→ What you should do: Print the full listing exactly.

·····

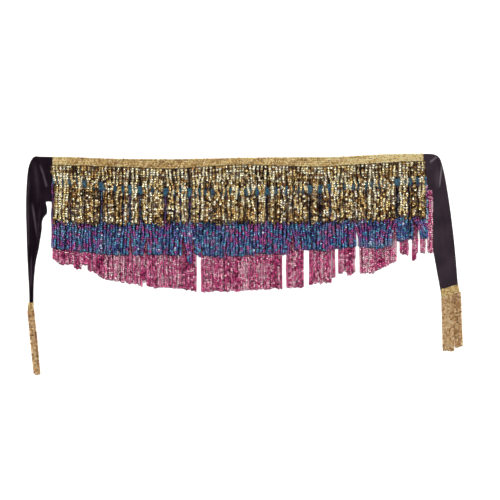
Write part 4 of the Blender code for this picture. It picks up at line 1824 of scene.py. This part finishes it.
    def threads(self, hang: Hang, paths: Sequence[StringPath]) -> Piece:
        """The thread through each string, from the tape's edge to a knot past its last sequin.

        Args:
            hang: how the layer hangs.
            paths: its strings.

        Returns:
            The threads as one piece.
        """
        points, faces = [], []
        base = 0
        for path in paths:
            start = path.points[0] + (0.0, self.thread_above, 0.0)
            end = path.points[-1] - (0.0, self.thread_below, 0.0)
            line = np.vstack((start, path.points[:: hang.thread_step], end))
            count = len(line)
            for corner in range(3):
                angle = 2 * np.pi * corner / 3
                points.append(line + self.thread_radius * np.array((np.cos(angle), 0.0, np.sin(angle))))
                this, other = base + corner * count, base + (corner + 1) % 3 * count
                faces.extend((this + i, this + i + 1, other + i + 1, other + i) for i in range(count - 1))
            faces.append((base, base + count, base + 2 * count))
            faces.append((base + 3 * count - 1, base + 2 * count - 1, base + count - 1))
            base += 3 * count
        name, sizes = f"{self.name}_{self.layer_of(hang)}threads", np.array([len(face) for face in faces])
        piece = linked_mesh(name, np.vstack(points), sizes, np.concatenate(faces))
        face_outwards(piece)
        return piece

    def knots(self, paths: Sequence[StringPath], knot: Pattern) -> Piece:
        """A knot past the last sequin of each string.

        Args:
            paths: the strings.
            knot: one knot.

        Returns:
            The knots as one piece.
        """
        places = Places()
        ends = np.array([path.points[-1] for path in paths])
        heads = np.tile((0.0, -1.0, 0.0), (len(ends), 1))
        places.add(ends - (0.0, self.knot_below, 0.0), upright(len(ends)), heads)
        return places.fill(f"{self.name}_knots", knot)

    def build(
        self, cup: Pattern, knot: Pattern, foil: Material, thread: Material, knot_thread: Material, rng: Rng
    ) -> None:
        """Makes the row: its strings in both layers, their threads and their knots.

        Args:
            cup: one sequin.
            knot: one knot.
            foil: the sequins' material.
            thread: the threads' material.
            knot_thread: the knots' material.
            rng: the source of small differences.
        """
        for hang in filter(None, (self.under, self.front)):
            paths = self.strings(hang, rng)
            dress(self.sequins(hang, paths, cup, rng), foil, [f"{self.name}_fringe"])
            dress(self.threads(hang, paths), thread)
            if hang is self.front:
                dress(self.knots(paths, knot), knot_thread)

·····

→ Written solution:
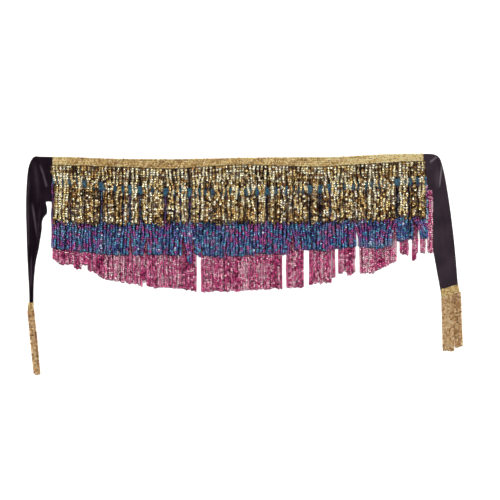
Write part 4 of the Blender code for this picture. It picks up at line 1824 of scene.py. This part finishes it.
    def threads(self, hang: Hang, paths: Sequence[StringPath]) -> Piece:
        """The thread through each string, from the tape's edge to a knot past its last sequin.

        Args:
            hang: how the layer hangs.
            paths: its strings.

        Returns:
            The threads as one piece.
        """
        points, faces = [], []
        base = 0
        for path in paths:
            start = path.points[0] + (0.0, self.thread_above, 0.0)
            end = path.points[-1] - (0.0, self.thread_below, 0.0)
            line = np.vstack((start, path.points[:: hang.thread_step], end))
            count = len(line)
            for corner in range(3):
                angle = 2 * np.pi * corner / 3
                points.append(line + self.thread_radius * np.array((np.cos(angle), 0.0, np.sin(angle))))
                this, other = base + corner * count, base + (corner + 1) % 3 * count
                faces.extend((this + i, this + i + 1, other + i + 1, other + i) for i in range(count - 1))
            faces.append((base, base + count, base + 2 * count))
            faces.append((base + 3 * count - 1, base + 2 * count - 1, base + count - 1))
            base += 3 * count
        name, sizes = f"{self.name}_{self.layer_of(hang)}threads", np.array([len(face) for face in faces])
        piece = linked_mesh(name, np.vstack(points), sizes, np.concatenate(faces))
        face_outwards(piece)
        return piece

    def knots(self, paths: Sequence[StringPath], knot: Pattern) -> Piece:
        """A knot past the last sequin of each string.

        Args:
            paths: the strings.
            knot: one knot.

        Returns:
            The knots as one piece.
        """
        places = Places()
        ends = np.array([path.points[-1] for path in paths])
        heads = np.tile((0.0, -1.0, 0.0), (len(ends), 1))
        places.add(ends - (0.0, self.knot_below, 0.0), upright(len(ends)), heads)
        return places.fill(f"{self.name}_knots", knot)

    def build(
        self, cup: Pattern, knot: Pattern, foil: Material, thread: Material, knot_thread: Material, rng: Rng
    ) -> None:
        """Makes the row: its strings in both layers, their threads and their knots.

        Args:
            cup: one sequin.
            knot: one knot.
            foil: the sequins' material.
            thread: the threads' material.
            knot_thread: the knots' material.
            rng: the source of small differences.
        """
        for hang in filter(None, (self.under, self.front)):
            paths = self.strings(hang, rng)
            dress(self.sequins(hang, paths, cup, rng), foil, [f"{self.name}_fringe"])
            dress(self.threads(hang, paths), thread)
            if hang is self.front:
                dress(self.knots(paths, knot), knot_thread)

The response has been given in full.